Eko menuturkan, secara eksternal, persaingan BPR dengan lembaga keuangan bank dan non bank menjadi salah satu tantangan. "BPR disodok dari berbagai penjuru angin," katanya. Maksudnya, saat akan menyalurkan kredit mikro, maka BPR harus bersaing dengan bank pemerintah, swasta, dan asing. Sedangkan, dengan lembaga non bank, BPR harus bersaing dengan koperasi simpan pinjam. Seperti Penanaman Modal Madani (PNM Madani).
Padahal, kata Eko, BPR juga kalah bersaing dalam perolehan dana dari pihak ketiga dan kemampuan infrastruktur, serta Sumber Daya Manusia (SDM). Karena itu, ia menyarankan, BPR diharapkan bisa menjadi community bank. "BPR bisa memberikan pelayanan kepada masayarakat setempat, dengan proses cepat, aman, dan ada ketika dibutuhkan," katanya.

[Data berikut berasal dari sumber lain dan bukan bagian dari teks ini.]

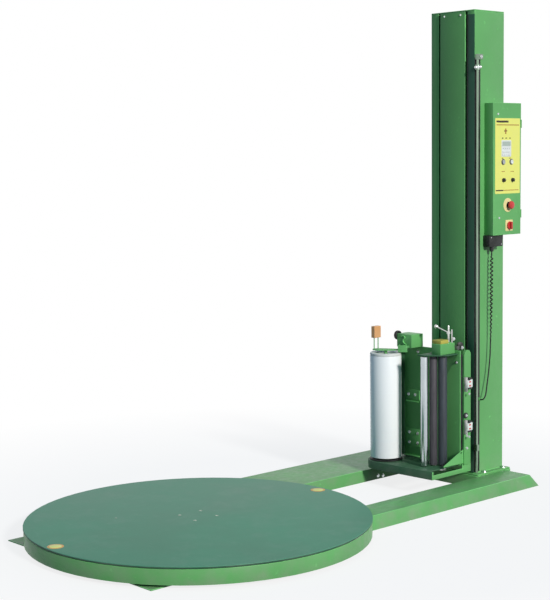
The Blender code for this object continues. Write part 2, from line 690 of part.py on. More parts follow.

Kedua, bank sentral seharusnya melakukan pengaturan daerah operasai berdasar capital (permodalan). "BPR dengan modal Rp 1 miliar hanya boleh bermain di tingkat kabupaten," katanya mencontohkan.

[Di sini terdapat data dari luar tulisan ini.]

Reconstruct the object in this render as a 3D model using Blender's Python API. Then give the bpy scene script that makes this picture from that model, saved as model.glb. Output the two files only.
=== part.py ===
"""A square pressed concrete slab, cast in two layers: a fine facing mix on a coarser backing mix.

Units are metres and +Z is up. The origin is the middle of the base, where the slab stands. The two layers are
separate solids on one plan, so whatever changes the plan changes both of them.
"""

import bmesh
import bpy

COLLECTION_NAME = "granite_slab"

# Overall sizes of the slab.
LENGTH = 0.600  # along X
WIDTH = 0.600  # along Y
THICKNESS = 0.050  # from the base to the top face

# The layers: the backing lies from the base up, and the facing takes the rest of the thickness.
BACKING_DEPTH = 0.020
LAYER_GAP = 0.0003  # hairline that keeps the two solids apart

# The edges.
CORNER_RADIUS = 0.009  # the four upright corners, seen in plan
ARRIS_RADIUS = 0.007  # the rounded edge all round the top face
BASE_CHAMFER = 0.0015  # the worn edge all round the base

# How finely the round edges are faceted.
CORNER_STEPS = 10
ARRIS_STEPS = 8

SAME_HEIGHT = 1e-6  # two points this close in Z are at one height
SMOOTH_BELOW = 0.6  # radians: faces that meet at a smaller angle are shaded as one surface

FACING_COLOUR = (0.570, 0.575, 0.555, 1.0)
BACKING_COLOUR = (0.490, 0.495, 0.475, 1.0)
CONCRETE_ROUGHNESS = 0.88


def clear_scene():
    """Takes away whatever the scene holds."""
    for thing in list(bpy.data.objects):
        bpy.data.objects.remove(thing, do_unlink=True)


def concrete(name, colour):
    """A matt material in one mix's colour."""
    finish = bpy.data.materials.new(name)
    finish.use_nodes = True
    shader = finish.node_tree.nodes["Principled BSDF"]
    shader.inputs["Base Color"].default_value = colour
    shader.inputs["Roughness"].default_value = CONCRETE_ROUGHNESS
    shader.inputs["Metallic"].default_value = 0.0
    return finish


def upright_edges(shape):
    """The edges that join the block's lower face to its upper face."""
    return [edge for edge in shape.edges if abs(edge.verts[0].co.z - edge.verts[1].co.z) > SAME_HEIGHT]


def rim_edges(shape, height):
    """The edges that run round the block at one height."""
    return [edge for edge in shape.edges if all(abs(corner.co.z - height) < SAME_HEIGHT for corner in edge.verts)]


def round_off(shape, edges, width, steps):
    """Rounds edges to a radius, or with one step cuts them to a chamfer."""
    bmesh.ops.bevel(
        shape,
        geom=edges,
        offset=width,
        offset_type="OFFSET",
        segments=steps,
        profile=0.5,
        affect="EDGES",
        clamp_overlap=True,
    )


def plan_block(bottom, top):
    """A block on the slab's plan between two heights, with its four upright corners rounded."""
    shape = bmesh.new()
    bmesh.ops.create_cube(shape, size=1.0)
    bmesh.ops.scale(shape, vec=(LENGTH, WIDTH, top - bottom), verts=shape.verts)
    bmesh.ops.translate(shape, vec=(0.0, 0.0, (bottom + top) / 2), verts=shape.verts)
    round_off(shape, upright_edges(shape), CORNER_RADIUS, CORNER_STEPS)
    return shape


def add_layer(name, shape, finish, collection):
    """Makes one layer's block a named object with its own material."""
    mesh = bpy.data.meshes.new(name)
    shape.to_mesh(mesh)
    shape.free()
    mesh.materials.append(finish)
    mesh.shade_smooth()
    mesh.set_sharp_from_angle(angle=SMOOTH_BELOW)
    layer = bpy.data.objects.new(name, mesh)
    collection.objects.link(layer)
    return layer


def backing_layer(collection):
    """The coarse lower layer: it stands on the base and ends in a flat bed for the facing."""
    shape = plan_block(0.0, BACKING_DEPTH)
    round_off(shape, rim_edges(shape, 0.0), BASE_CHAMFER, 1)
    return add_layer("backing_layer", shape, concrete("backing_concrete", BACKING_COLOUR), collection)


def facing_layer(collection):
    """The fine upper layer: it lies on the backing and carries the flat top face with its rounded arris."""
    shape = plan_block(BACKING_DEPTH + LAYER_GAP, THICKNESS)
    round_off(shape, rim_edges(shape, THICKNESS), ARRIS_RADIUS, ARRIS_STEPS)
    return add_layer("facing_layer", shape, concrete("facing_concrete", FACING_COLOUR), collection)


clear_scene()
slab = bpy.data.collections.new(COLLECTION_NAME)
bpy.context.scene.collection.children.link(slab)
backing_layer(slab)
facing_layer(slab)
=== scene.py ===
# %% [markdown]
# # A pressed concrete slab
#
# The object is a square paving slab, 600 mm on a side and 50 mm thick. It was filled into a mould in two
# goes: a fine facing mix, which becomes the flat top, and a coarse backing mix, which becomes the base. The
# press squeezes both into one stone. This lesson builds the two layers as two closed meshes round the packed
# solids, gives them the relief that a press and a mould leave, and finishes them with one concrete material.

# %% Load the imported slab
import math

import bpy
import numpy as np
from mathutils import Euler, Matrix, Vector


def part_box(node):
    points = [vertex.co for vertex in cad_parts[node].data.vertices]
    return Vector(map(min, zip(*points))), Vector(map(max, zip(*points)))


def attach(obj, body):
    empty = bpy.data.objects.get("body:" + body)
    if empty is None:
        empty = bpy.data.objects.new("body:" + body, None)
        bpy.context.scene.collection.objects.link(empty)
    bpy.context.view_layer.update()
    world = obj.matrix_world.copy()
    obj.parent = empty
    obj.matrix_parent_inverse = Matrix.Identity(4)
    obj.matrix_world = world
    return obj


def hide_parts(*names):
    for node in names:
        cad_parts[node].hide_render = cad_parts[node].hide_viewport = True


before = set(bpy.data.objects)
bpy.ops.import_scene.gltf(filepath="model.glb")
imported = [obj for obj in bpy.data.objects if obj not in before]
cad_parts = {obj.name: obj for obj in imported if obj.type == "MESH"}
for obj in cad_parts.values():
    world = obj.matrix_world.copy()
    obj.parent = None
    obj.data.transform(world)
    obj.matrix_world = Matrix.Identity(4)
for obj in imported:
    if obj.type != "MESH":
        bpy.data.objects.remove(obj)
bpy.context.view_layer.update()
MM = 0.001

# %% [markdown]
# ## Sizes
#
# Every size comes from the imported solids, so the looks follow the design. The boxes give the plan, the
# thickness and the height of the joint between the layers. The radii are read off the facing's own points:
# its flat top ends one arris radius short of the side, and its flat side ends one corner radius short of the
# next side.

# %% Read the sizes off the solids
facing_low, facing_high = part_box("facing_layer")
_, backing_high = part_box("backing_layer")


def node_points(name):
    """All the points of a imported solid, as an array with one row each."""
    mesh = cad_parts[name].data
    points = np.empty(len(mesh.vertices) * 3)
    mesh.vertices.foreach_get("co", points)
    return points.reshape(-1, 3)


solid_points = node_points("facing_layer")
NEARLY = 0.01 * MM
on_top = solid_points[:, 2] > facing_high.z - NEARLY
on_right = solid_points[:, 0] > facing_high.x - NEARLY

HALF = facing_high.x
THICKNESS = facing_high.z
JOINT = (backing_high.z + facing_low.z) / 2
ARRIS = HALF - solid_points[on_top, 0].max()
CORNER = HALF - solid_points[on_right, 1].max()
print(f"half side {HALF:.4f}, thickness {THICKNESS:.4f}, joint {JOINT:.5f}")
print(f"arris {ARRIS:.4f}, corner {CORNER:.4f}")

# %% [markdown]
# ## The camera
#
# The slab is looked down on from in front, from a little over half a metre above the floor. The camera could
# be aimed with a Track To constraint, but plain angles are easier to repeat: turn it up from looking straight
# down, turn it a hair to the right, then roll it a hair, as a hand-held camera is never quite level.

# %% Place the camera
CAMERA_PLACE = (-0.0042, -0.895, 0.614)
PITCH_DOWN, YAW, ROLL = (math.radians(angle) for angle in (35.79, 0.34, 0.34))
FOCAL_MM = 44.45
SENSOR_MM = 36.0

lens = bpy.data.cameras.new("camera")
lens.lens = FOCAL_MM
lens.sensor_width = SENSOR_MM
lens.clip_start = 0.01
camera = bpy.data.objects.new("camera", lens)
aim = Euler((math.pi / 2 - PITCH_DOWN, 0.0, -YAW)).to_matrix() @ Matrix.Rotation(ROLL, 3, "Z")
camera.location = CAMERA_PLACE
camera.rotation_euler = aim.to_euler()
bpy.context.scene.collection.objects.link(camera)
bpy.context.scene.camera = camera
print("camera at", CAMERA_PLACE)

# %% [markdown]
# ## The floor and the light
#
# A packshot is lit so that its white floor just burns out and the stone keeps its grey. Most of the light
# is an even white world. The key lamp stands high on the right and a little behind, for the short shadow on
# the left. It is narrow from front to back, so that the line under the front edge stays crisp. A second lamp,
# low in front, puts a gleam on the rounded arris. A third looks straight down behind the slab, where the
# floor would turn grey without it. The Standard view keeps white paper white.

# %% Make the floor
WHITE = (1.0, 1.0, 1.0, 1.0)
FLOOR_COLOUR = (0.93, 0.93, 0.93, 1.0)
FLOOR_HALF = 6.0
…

Pilihan ketiga, pemilik BPR diminta untuk lebih terbuka pada para investor. Sebab permodalan BPR dikenal eksklusif atau terbatas saat ini. Keempat, BPR disarankan untuk melakukan merger. "Sebagian besar BPR masih di bawah Rp 50 miliar. Penyebarannya juga tidak merata, menumpuk di Jawa-Bali," katanya.
Karena itu, ia berharap Bank Indonesia memberikan insentif policy bagi BPR yang mau membuka cabang di luar Pulau Jawa-Bali.